* START Material supplied *

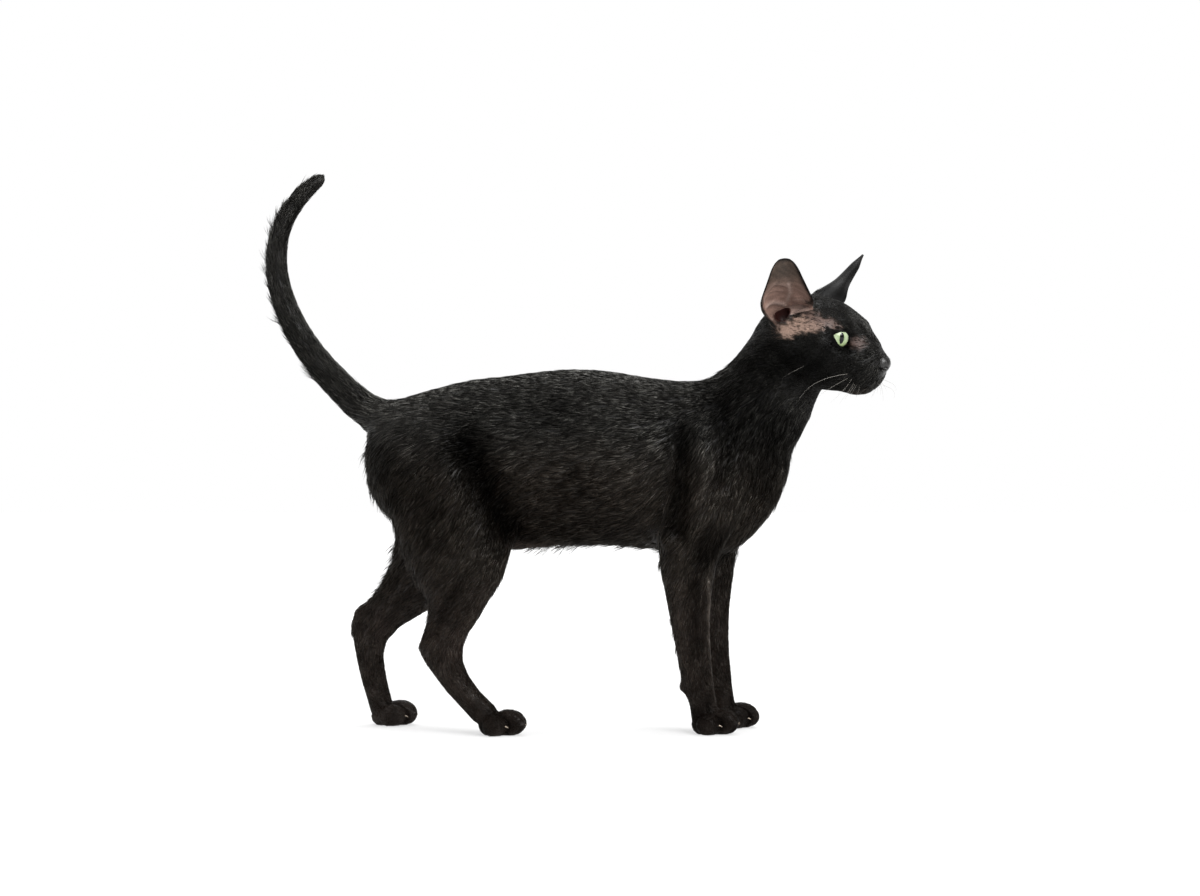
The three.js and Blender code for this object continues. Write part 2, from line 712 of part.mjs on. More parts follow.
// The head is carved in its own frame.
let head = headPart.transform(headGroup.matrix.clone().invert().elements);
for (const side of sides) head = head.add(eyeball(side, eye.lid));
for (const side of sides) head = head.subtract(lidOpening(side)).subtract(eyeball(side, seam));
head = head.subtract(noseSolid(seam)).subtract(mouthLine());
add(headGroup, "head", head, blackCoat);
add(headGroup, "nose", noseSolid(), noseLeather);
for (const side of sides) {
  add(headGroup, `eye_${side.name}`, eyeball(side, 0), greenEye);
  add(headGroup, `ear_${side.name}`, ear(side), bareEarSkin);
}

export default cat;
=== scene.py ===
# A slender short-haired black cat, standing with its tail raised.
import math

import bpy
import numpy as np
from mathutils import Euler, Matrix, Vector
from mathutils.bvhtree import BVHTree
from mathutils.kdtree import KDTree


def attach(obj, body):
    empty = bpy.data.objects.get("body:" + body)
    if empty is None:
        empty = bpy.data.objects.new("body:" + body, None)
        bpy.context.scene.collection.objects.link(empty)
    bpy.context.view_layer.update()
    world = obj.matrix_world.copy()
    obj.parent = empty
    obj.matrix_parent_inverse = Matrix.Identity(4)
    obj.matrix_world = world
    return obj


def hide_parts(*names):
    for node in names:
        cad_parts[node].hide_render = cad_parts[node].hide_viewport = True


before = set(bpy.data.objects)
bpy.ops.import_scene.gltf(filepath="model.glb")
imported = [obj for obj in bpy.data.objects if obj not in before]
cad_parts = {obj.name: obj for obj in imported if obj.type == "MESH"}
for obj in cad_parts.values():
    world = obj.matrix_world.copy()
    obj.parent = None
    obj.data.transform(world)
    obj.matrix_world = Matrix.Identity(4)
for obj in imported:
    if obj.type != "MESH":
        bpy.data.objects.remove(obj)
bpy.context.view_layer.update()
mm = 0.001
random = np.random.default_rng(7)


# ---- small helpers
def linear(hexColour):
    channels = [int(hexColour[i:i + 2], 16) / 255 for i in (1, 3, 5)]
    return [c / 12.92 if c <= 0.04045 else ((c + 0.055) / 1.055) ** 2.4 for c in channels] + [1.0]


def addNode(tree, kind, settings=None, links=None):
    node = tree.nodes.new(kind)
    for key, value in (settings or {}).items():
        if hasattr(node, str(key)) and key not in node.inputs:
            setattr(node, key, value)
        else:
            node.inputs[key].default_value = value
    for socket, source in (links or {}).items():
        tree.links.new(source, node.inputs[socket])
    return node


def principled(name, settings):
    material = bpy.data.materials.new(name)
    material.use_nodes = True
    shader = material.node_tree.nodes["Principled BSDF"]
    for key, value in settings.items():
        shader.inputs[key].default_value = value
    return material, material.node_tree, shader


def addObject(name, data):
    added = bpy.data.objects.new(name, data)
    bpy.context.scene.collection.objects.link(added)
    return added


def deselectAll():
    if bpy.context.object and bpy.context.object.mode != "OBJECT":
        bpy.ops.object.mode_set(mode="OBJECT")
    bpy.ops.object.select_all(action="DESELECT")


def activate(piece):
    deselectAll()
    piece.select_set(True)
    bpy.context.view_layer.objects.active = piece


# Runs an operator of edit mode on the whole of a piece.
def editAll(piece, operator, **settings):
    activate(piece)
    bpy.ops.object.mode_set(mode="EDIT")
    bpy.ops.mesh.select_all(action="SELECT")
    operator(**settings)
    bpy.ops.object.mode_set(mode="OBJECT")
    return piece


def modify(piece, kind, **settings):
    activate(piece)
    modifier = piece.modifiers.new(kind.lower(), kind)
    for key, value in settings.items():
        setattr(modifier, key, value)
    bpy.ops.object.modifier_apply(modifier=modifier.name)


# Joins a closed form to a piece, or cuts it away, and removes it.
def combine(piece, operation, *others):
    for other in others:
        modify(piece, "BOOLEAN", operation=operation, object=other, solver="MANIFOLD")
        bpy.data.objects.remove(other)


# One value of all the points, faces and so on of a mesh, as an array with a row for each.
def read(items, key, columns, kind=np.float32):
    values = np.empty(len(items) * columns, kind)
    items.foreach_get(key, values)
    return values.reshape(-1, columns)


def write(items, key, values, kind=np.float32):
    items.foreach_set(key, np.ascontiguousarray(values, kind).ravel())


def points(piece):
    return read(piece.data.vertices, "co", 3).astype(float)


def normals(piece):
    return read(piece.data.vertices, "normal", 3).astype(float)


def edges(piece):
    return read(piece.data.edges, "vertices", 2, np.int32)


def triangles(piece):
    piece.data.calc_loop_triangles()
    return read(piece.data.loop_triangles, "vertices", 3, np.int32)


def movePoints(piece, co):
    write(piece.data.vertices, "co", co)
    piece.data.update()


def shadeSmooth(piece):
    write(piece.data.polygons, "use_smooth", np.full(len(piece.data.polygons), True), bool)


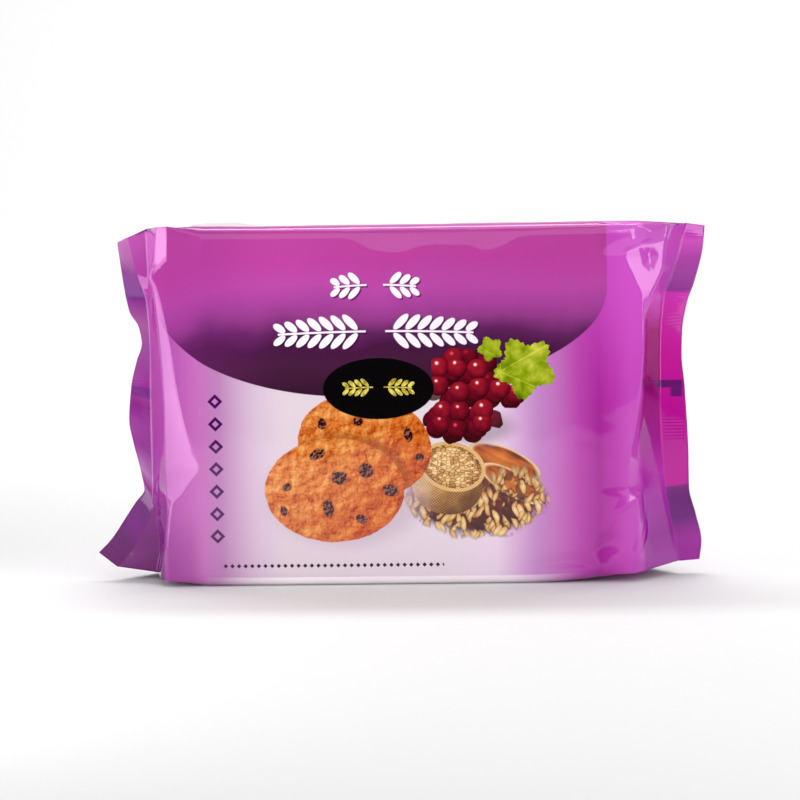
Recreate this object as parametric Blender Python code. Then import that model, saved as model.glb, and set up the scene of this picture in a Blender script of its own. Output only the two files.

* END Material supplied *

What is asked: Nothing but the lines from the one with "head = head.add(eyeball(side, eye.lid));" through the one with "before = set(bpy.data.objects)" should be repeated, and each exactly.

Solution to this problem:
for (const side of sides) head = head.add(eyeball(side, eye.lid));
for (const side of sides) head = head.subtract(lidOpening(side)).subtract(eyeball(side, seam));
head = head.subtract(noseSolid(seam)).subtract(mouthLine());
add(headGroup, "head", head, blackCoat);
add(headGroup, "nose", noseSolid(), noseLeather);
for (const side of sides) {
  add(headGroup, `eye_${side.name}`, eyeball(side, 0), greenEye);
  add(headGroup, `ear_${side.name}`, ear(side), bareEarSkin);
}

export default cat;
=== scene.py ===
# A slender short-haired black cat, standing with its tail raised.
import math

import bpy
import numpy as np
from mathutils import Euler, Matrix, Vector
from mathutils.bvhtree import BVHTree
from mathutils.kdtree import KDTree


def attach(obj, body):
    empty = bpy.data.objects.get("body:" + body)
    if empty is None:
        empty = bpy.data.objects.new("body:" + body, None)
        bpy.context.scene.collection.objects.link(empty)
    bpy.context.view_layer.update()
    world = obj.matrix_world.copy()
    obj.parent = empty
    obj.matrix_parent_inverse = Matrix.Identity(4)
    obj.matrix_world = world
    return obj


def hide_parts(*names):
    for node in names:
        cad_parts[node].hide_render = cad_parts[node].hide_viewport = True


before = set(bpy.data.objects)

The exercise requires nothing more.